The house was built in 1947 for realtor A.D. Jones; it's an early example of a structure that incorporates passive solar design, which gives it a special historic significance, since Colorado has long been a center for alternative-energy experiments. The solar features include windows placed to maximize exposure and the use of interior brick walls to store or reflect heat depending on their orientation in relation to the sun. There is also an integral indirect lighting system in the house, another unusual feature for a building this old.

The house has been allowed to run down, but it's built like a brick you-know-what, so it's hard to believe it has structural problems. But condition is not the reason the owner wants to tear it down, anyway. No, he wants to cram two mammoth, neotraditional monstrosities on the lot. And if the neighbors aren't alarmed by this, then they're in denial.

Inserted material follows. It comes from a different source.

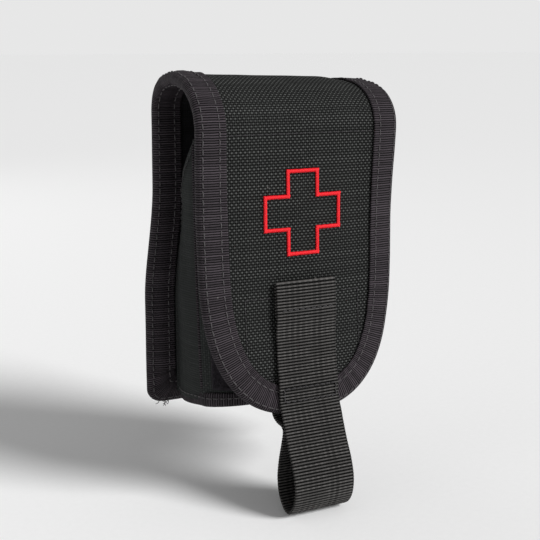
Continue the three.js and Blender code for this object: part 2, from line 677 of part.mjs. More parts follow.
const TIME_STRAP = { low: -38, high: -26 };
const timeStrapPoints = [
  at(-15.5, -22.2), at(-12.5, -22.9), at(-10.6, -25.5), at(-9.9, -31), at(-7, -36.2),
  at(0, -37.4),
  at(7, -36.2), at(9.9, -31), at(10.6, -25.5), at(12.5, -22.9), at(15.5, -22.2),
];
add(
  'tourniquet_time_strap',
  uprightRibbon(timeStrapPoints, 0.9, TIME_STRAP.low, TIME_STRAP.high, 30),
  look('#c9c9c4', 0.8),
);

export default group;
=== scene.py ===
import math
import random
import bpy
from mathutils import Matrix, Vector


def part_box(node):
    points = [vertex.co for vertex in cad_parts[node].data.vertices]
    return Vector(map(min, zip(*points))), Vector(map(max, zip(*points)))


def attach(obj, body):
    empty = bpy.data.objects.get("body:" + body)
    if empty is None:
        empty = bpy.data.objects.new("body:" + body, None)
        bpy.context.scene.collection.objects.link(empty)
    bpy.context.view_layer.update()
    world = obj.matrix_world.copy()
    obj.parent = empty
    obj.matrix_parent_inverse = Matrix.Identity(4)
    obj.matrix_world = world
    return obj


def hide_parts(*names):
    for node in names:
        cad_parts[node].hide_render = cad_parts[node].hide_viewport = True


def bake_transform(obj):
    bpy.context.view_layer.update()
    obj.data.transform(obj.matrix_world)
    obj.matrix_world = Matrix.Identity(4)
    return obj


bl_info = {
    "name": "Tourniquet Pouch",
    "version": (1, 0, 0),
    "blender": (4, 5, 0),
    "location": "3D View > Sidebar > Pouch",
    "description": "Cloth, tape, webbing and fittings of a belt pouch and the tourniquet stowed in it",
    "category": "Add Mesh",
}

import bmesh
import bpy
import numpy as np
from mathutils import Vector, noise

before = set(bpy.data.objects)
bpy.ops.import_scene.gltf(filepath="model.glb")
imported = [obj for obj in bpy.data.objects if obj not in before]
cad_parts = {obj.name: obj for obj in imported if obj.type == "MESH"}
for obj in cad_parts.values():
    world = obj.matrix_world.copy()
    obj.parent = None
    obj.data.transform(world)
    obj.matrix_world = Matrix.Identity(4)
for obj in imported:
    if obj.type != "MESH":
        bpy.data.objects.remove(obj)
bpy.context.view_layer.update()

MM = 0.001


# ---- Sizes that come from the frame ----
def low(node):
    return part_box(node)[0]


def high(node):
    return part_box(node)[1]


BACK_BOTTOM = low("back_binding").z
WIDE_HALF = high("back_binding").x
HALF_WIDTH = high("fold_binding_right").x
CROWN_Z = high("fold_shell").z
FLAP_LOW = low("flap_binding").z
STRAP_HALF = high("pull_strap").x
POCKET_TOP = high("pocket_front").z
POCKET_HALF = high("pocket_front").x
FLOOR_Z = low("pull_loop").z - 1.2 * MM

# ---- The pouch's own dimensions, in metres ----
BACK_TOP = 58 * MM
CROWN_Y = -20 * MM
FOLD_FRONT = (-45.9 * MM, 52 * MM)
FLAP_TIP = (-51.9 * MM, -55 * MM)
FLARE = (30 * MM, -18 * MM)
BACK_CORNER = 5 * MM
SHOULDER = (41.3 * MM, 6.7 * MM)
ROUNDNESS = 2.59
FLAP_BOW = 1.5
POCKET_ROUND = 10.5 * MM

# Layers, as distances outwards from the shell's outer face
SHELL = (-0.8 * MM, 0.0)
CORE = (-2.5 * MM, -1.1 * MM)
LINING = (-3.4 * MM, -2.8 * MM)
LOOP_TAPE = (-7.9 * MM, -6.4 * MM)
HOOK_TAPE = (-5.0 * MM, -3.7 * MM)
POCKET_WALL = (-9.1 * MM, -8.3 * MM)
FABRIC = 0.8 * MM
TAPE = 0.7 * MM
TAPE_WIDTH = 11 * MM
TAPE_GAP = 0.08 * MM
WEBBING = 1.2 * MM

WEBBING_RIB = 1.19 * MM
WARP_COLUMN = 1.17 * MM
BAND_THREADS = (0.9 * MM, 0.6 * MM, 0.2 * MM)
SIDE_CUT = ((-3.5 * MM, 2 * MM), (-26 * MM, POCKET_TOP))
POCKET_REAR = (-4.1 * MM, -55.6 * MM)
POCKET_TOE = (-43 * MM, -49.6 * MM)
CROSS = {"z": 22 * MM, "reach": 15.5 * MM, "arm": 6.15 * MM}
FOOT_POINTS = 260

# Needle pitch and thread radius of the finer seams, and how far up the wall the hem is sewn
HEM_STITCH = (2.6 * MM, 0.2 * MM)
HEM_SHARE = 0.955
CORE_GAP = 0.4 * MM

# Softness of the sheet: slow waves, puckers, creased tape ends, curled rear edges and the slumped crown
WAVE, PUCKER, RUMPLE, EDGE_CURL = 0.45 * MM, 0.18 * MM, 0.5 * MM, 1.6 * MM
CROWN_REACH, SLUMP_REACH = 17 * MM, 24 * MM
SLUMP, SLUMP_LEAN, SLUMP_CORNER = 3.2 * MM, 1.2 * MM, 1.7 * MM


# ---- Curves ----
def smoothstep(x, a, b):
    t = np.clip((x - a) / (b - a), 0, 1)
    return t * t * (3 - 2 * t)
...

At the commission's meeting last week, the owner, Todd Hulme, called the unique and significant house "a derelict building of the Englewood type." His builder and the applicant for the demolition permit, Beth Hennessey of Arris Design/Build, added that it's a "nasty, trashed-out suburban house...that has no place in the historic district." (This is called the casting of pearls before swine.) These negative characterizations were contrary to what commissioner Barbara Norgren had pointed out earlier: that the "Sun Ray" house illustrated, along with only a handful of other houses in the district, the great shift in American architecture at mid-century from traditional to modern.

Luckily, on November 16, 1999, the commission had already determined that the house was a contributing element of the historic district. So the fact that Hulme and Hennessey didn't like the place was pointless. It was hardly an argument that was going to lead to a demolition permit -- and it didn't. After the commission voted against the idea of tearing down the house, Hulme and Hennessey stormed out of the meeting.

Let's thank the Denver Landmark Preservation Commission for reaffirming that the city's historic districts were created to preserve Central Denver's charming old neighborhoods and to protect them from those who are only out to make a buck.